2009-11-22 Thread Sergey Aleynikov
Hello,

 * Is there any way I can nail the query planner to a particular query plan,
 rather than have it keep changing its mind?

All these setting leads to choosing different plans. If you have small
number of complex sensitive queires, you can run explain on them with
correct settings, then re-order query (joins, subselects) according to
given query plan, and, before running it, call

set local join_collapse_limit = 1;
set local from_collapse_limit = 1;

This will prevent joins/subselects reordering inside current
transaction block, leading to consistent plans. But that gives no 100%
guarantee for chosing, for example, hash join over nested loop.

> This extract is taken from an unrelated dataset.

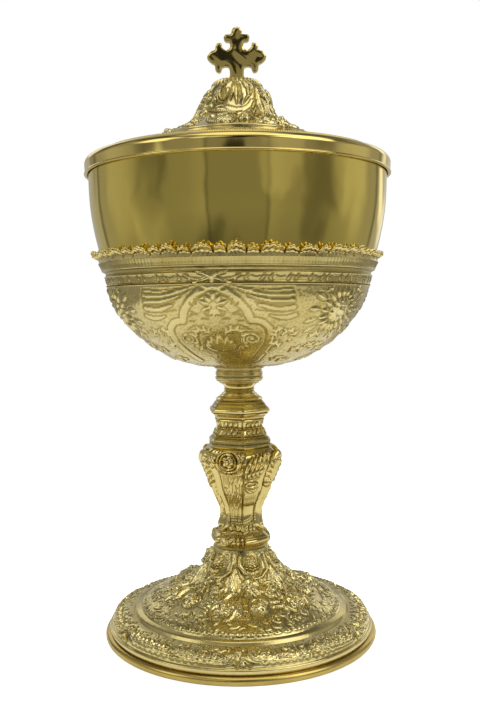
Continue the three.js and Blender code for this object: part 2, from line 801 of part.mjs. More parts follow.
add(stem, 'lower_ring', makeLowerRing(), lowerRingLevel, gilt(0xc9a94f, 0.24));
add(stem, 'knop', makeKnop(), knopLevel, gilt(0xcaa94c, 0.26));
add(stem, 'shoulder_ring', makeShoulderRing(), shoulderLevel, gilt(0xc9a94f, 0.24));
add(stem, 'stem_waist', makeWaist(), waistLevel, gilt(0xc9a94f, 0.24));
add(stem, 'upper_ring', makeUpperRing(), upperRingLevel, gilt(0xc9a94f, 0.24));
add(stem, 'neck_spool', makeNeckSpool(), neckLevel, gilt(0xc9a94f, 0.2));
add(stem, 'cup_collar', makeCupCollar(), collarLevel, gilt(0xc9a94f, 0.2));
add(stem, 'tie_rod', makeTieRod(), 0, gilt(0x9c9c98, 0.4));

add(cup, 'calyx', makeCalyx(), 0, gilt(0xcdb25c, 0.3));
add(cup, 'calyx_band', makeCalyxBand(), calyxHeight, gilt(0xcdb25c, 0.28));
add(cup, 'leaf_crest', makeLeafCrest(), calyxHeight + bandHeight, gilt(0xd2b760, 0.25));
add(cup, 'cup_bowl', makeCupBowl(), 0, gilt(0xc2a54e, 0.12));
add(cup, 'cup_boss', makeCupBoss(), 0, gilt(0xb49a55, 0.4));

add(lid, 'lid_shell', makeLidShell(), 0, gilt(0xcaae56, 0.16));
add(lid, 'lid_border', makeLidBorder(), shelfLevel, gilt(0xd2b760, 0.26));
add(lid, 'fitting_ring', makeFittingRing(), 0, gilt(0xc2a54e, 0.2));
add(lid, 'lid_dome', makeLidDome(), shelfLevel + fieldRise, gilt(0xcdb25c, 0.3));
add(lid, 'cross_finial', makeCrossFinial(), shelfLevel + fieldRise + bellHeight, gilt(0xb8953c, 0.14));
const crownUnderside = shelfLevel + fieldRise + bellHeight - bellWall;
const finialWasherLevel = crownUnderside - finialWasherThickness;
add(lid, 'finial_washer', makeWasher(finialWasherRadius, studHole, finialWasherThickness, boreSides), finialWasherLevel, gilt(0xb49a55, 0.4));
add(lid, 'finial_nut', makeNut(finialNutFlats, studHole, finialNutHeight), finialWasherLevel - finialNutHeight, gilt(0xb49a55, 0.35));

export default group;
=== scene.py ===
# %% [markdown]
# A lidded ciborium in gilt brass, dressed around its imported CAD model.
# The CAD model gives every piece its place and its size. This file gives the pieces their chased
# ornament, their mouldings and their gilding. All tables below are in millimetres, with +Z up, -Y
# to the front and the origin on the axis, in the plane that the foot stands on. Blender gets
# metres, so a length is multiplied by MM where it goes into a mesh.

# %% The frame
import json
import math

import bmesh
import bpy
import numpy as np
from mathutils import Matrix, Vector


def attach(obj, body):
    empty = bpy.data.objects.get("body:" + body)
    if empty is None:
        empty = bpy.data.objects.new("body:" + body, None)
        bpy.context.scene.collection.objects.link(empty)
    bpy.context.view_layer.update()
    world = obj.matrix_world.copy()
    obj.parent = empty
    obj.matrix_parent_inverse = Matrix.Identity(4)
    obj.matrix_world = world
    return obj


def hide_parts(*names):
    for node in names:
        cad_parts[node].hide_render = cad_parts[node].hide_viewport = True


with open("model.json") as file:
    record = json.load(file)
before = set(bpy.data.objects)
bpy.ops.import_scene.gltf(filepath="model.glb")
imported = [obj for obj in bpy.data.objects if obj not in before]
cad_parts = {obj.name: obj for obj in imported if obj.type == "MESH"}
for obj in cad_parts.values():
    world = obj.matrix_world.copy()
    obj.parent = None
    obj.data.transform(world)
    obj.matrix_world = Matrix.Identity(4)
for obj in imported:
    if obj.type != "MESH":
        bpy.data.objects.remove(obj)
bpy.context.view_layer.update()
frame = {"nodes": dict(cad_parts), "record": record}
MM = 0.001

# %% [markdown]
# The real vessel is threaded on one rod, piece on piece, so each piece stands at the height where
# the one under it ends. These heights could be typed in again, but they are read from the CAD
# solids, because two lists of the same numbers soon disagree.


# %% Levels
def span_of(node):
    """The lowest and the highest point of a CAD solid."""
    heights = [vert.co.z / MM for vert in frame["nodes"][node].data.vertices]
    return round(min(heights), 2), round(max(heights), 2)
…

You can, as noted in presiouse message, experiment with gego_*
constants - especially, lower geqo_threshold to catch better plans
(but this can take many runs). Or, for production, set geqo=off - this
can dramatically increasy query planning, but results would be more
consistent.

Is it normal to keep having to tune the query-planner's settings, or should it 
be possible to set it once, and leave it?

I have collapse limits set for some complex reporting queries, and
think it's adequate solutuon.

Worse still, doing a cluster of most of the tables and vacuum full analyze   
made most of the queries respond much better, but the vox query became very 
slow again, until I set it to A (which, a few days ago, did not work well).

Is your autovacuuming tuned correctly? For large tables, i set it
running much more agressivly then in default install.